The big advantage of the Gripen, which placed second in Canada’s competition for new fighter jets in 2023, is that Saab offered to build the plane in Canada, creating thousands of jobs (there is a precedent – the Gripen has been built in Brazil for the Brazilian Air Force for the past two years). The Gripen is also cheaper to buy and operate, meaning you can purchase more of them for less money than the F-35s.
From a trade and geopolitical sense, going with a European fighter jet makes enormous sense. Mr. Carney wants to downgrade the United States as a strategic and trade partner and upgrade Europe. His first trip after he was sworn in as Prime Minister on March 14 was to London and Paris, not Washington.

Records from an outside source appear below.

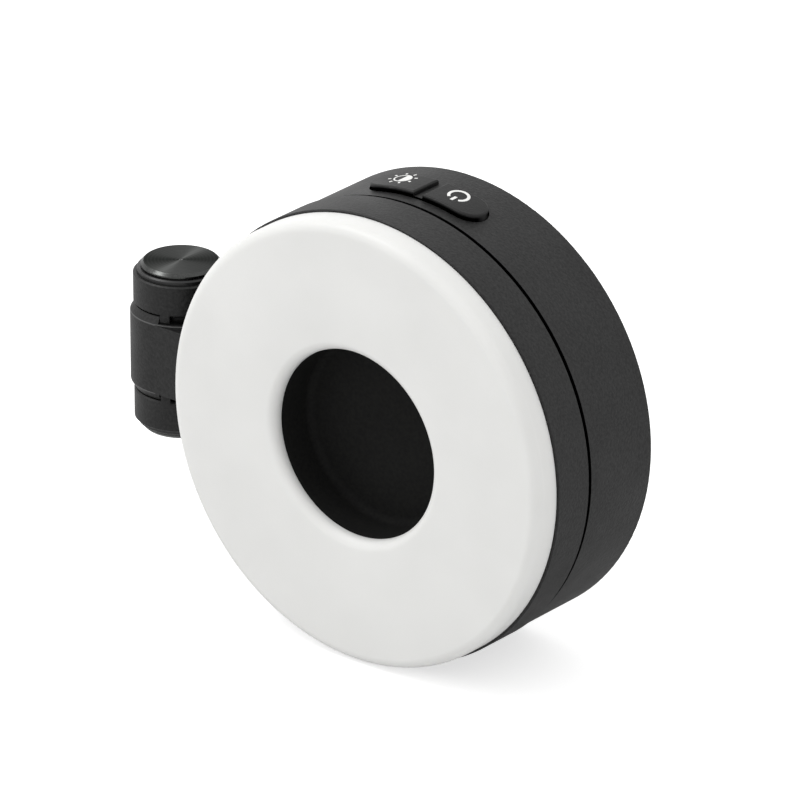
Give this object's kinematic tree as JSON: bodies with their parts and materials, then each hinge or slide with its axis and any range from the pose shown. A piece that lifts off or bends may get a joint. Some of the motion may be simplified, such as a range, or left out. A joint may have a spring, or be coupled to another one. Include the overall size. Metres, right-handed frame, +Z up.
{
  "type": "clip-on selfie ring light",
  "caption": "Round clip-on ring light with an opal ring around a dark blind recess, keys on its crown and a sprung clip arm on a side barrel hinge.",
  "frame": {"origin": "centre of the rear grip pad's face, where the clamped phone lies", "axes": "+Z up through the keys, -Y the way the light shines, +Y out of the pad towards the clip arm, hinge at -X"},
  "size_m": [0.0827, 0.0299, 0.0671],
  "materials": {
    "black_shell": "fine satin moulded ABS",
    "opal_diffuser": "smooth satin opal polycarbonate",
    "recess_black": "dark satin moulded",
    "white_reflector": "gloss white moulded",
    "circuit_board": "solder-masked glass epoxy",
    "led_phosphor": "phosphor-filled silicone",
    "chip_epoxy": "moulded epoxy",
    "port_steel": "nickel-plated pressed steel",
    "battery_foil": "laminated pouch foil",
    "lead_sleeve": "red silicone wire sleeve",
    "ribbon_film": "amber polyimide film",
    "foam_tape": "closed-cell foam tape",
    "key_rubber": "matt silicone rubber",
    "plunger_plastic": "natural acetal",
    "black_screws": "black oxide steel",
    "grip_rubber": "soft ribbed silicone",
    "black_hinge": "fine satin moulded nylon",
    "bush_acetal": "natural acetal",
    "spring_steel": "drawn spring wire",
    "pin_steel": "ground steel",
    "collar_black": "satin moulded",
    "spun_cap": "dark anodised, spun face with a bright chamfer"
  },
  "bodies": {
    "light_head": {"front_shell": "black_shell", "rear_shell": "black_shell", "diffuser": "opal_diffuser", "centre_cup": "recess_black", "reflector": "white_reflector", "led_board": "circuit_board", "led_chips": "led_phosphor", "main_board": "circuit_board", "driver_chips": "chip_epoxy", "charge_port": "port_steel", "battery": "battery_foil", "battery_pad": "foam_tape", "battery_leads": "lead_sleeve", "board_header": "chip_epoxy", "key_ribbon": "ribbon_film", "button_board": "circuit_board", "tact_switches": "chip_epoxy", "key_divider": "key_rubber", "case_screws": "black_screws", "rear_pad": "grip_rubber", "hinge_sleeve": "black_hinge", "hinge_bushes": "bush_acetal", "torsion_spring": "spring_steel"},
    "clip_arm": {"clip_arm": "black_hinge", "arm_pad": "grip_rubber", "hinge_pin": "pin_steel", "upper_collar": "collar_black", "lower_collar": "collar_black", "upper_cap": "spun_cap", "lower_cap": "spun_cap"},
    "brightness_key": {"brightness_key": "key_rubber", "brightness_plunger": "plunger_plastic"},
    "power_key": {"power_key": "key_rubber", "power_plunger": "plunger_plastic"}
  },
  "joints": [
    {"name": "clip_hinge", "type": "hinge", "parent": "light_head", "child": "clip_arm", "pos_m": [-0.0422, -0.01285, 0], "axis": [0, 0, 1], "range_deg": [0, 75], "stiffness_Nm_per_rad": 0.1, "springref_deg": -68.75, "deforming": ["torsion_spring"]},
    {"name": "brightness_press", "type": "slide", "parent": "light_head", "child": "brightness_key", "axis": [0, 0, -1], "range_m": [0, 0.0005], "stiffness_N_per_m": 3000, "springref_m": -0.0002},
    {"name": "power_press", "type": "slide", "parent": "light_head", "child": "power_key", "axis": [0, 0, -1], "range_m": [0, 0.0005], "stiffness_N_per_m": 3000, "springref_m": -0.0002}
  ]
}
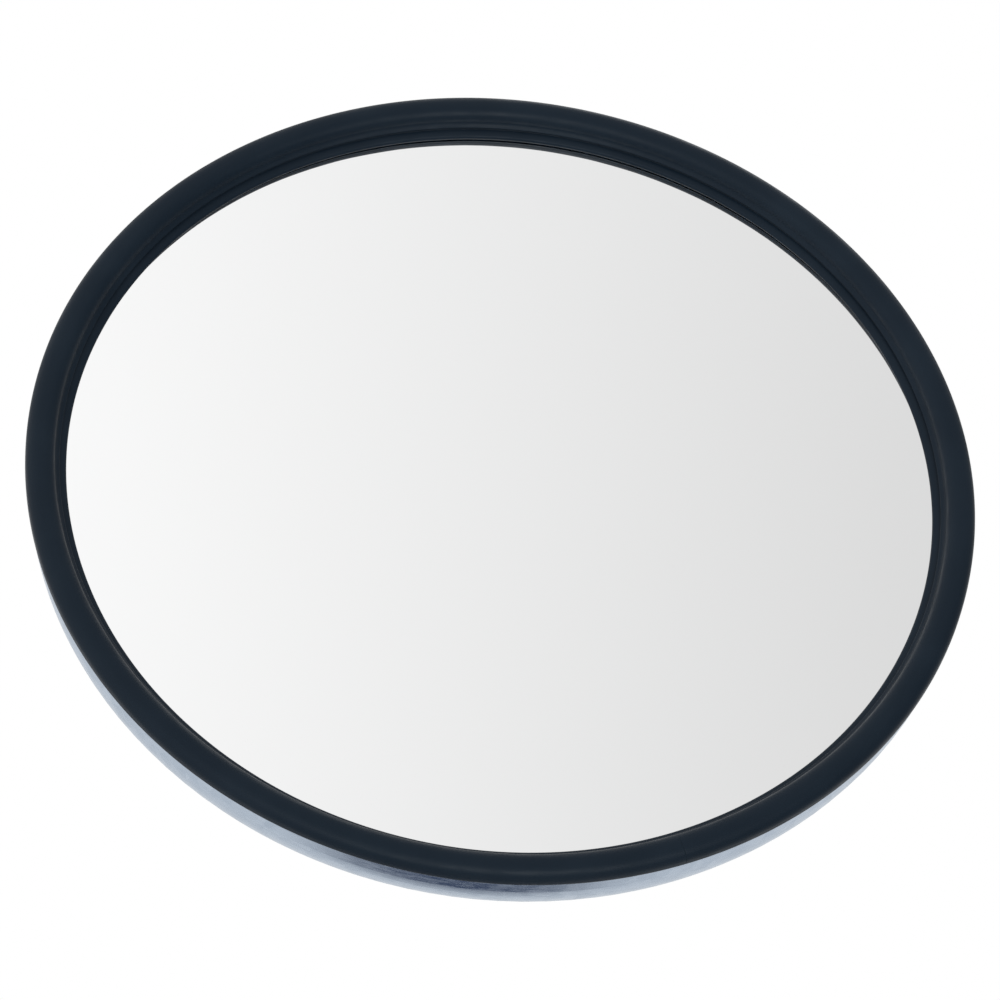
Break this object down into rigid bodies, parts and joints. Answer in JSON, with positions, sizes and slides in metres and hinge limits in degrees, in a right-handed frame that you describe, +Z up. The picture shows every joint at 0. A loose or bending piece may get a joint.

Pushing Canada into the European defence supply chain, and vice versa, could bring considerable income, employment, research and development benefits to both sides. Canada and the European Union have both launched rearming campaigns. The European Commission alone is offering €150-billion ($232-billion) in funds to EU member states to buy weapons and is already courting Canada to take part in the program.
“Our co-operation with Canada has intensified and should be further enhanced, also to strengthen transatlantic security,” said the EC’s white paper on European defence readiness, published last week.
Canada has a huge dilemma. The F-35 purchase is now under review. If the winner of the April 28 federal election kills off the 72 planes that Canada has not yet committed to buy, Mr. Trump will no doubt fly into a savage rage and retaliate in some way. More tariffs?
There may be a win-win solution. How about this? Buy 44 of the F-35s and fill the rest of the order with European jets. That way, Canada is hedged. Forty-four jets is still a fat order that could keep the Americans happy. At the same time, forging a link with the European defence market would help fulfill Canada’s new strategic goals.
True, running two types of aircraft is expensive. But insulating Canada at least partly from Mr. Trump’s unhinged neo-colonialism campaign would be worth it.